A costly vampire: Understanding overall cost of vampire energy

If you’ve identified some vampire energy appliances in your home, take solace, and know you aren't alone. In a study performed by the National Resource Defense Council (NRDC), vampire energy costs Americans about $19 billion in energy use per year. Broken down to the individual average household, this staggering amount translates to about $165 added every year to your electricity bill. And for those paying top-tier rates, vampire energy could cost a family as much as $440 additional each year.

Currently, vampire energy accounts for about 10% of total American electricity use. The NRDC concluded that vampire energy consumption is only slated to increase in the coming years. The rise of smart devices that come with increased streaming features and ready "standby" modes cause vampire energy use to skyrocket. Plus, many formerly mechanical devices are switching to automatic which will draw more energy by their design alone.

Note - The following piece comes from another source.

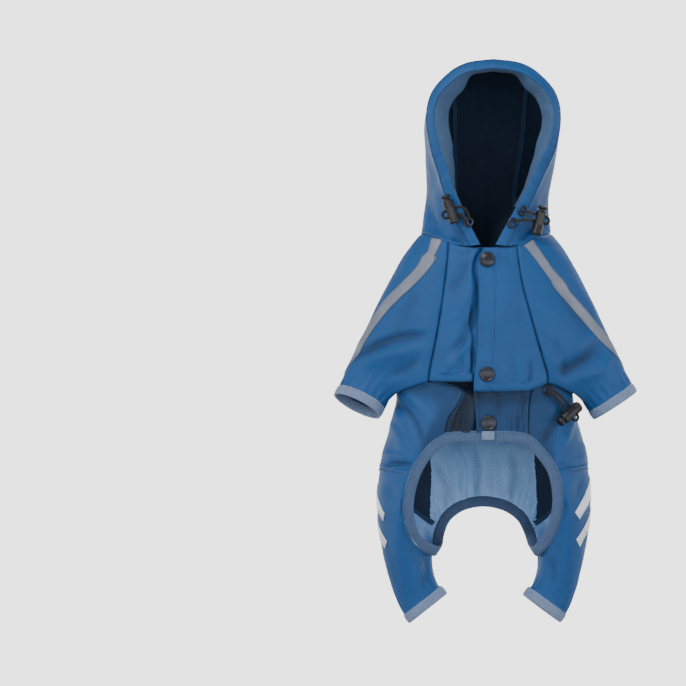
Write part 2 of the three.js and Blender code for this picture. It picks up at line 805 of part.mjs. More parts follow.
// The lower back wraps from one side seam round the rump to the other: a from right to left, b down
function lowerBackBase(a, b) {
  const { side, angle } = backAngle(a);
  const sign = keep(side);
  const top = waistAt(sign * angle);
  const foot = lowerEdge(side, angle);
  const length = top.distanceTo(foot.point);
  const leave = vec(sign * 0.02, angle > 90 ? 0.03 : 0.06, -1).multiplyScalar(length);
  const point = bridge(top, foot.point, leave, foot.way.multiplyScalar(length * 0.9), b);
  const reach = 0.1;
  const near = side === 'right' ? clamp(1 - a / reach) : clamp(1 - (1 - a) / reach);
  if (near <= 0) return point;
  const edgeTop = waistAt(sign * SIDE_ANGLE[side]);
  const edgeFoot = lowerEdge(side, SIDE_ANGLE[side]);
  const edgeLength = edgeTop.distanceTo(edgeFoot.point);
  const edgeLeave = vec(sign * 0.02, 0.06, -1).multiplyScalar(edgeLength);
  const edge = bridge(edgeTop, edgeFoot.point, edgeLeave, edgeFoot.way.multiplyScalar(edgeLength * 0.9), b);
  return point.addScaledVector(seamToSide(side, b).sub(edge), near * near);
}

// The way out at the hip seam, which both of its panels follow
const hipOut = (side, a) => wayOut(lowerBackBase, a, 1, vec(keep(side) * 45, 0, -215));

function lowerBackLift(a, b) {
  const { side, angle } = backAngle(a);
  const foot = lowerEdge(side, angle);
  if (foot.turn === null) return 0;
  const length = waistAt(keep(side) * angle).distanceTo(foot.point);
  const border = clamp((angle - SIDE_ANGLE[side]) / 3) * clamp(Math.abs(angle - HIP_ANGLES[0]) / 2);
  return openingWave(foot.turn, (1 - b) * length) * border * clamp(Math.abs(angle - HIP_ANGLES[1]) / 3);
}
const lowerBack = raised(lowerBackBase, lowerBackLift, -1);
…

Luckily, fighting the vampire in your home is easy—no garlic or direct sunlight required. The first step to lowering your monthly electric bill is recognizing potential vampire energy sources in your home. Next, implement automation and energy-optimization tools where you can, or invest in high-efficiency appliances that will reduce your overall energy consumption. While it may not be possible to eliminate vampire energy completely, you can still drastically reduce the power drawn from these phantom devices and feel good that you’re not “wasting” any unnecessary energy.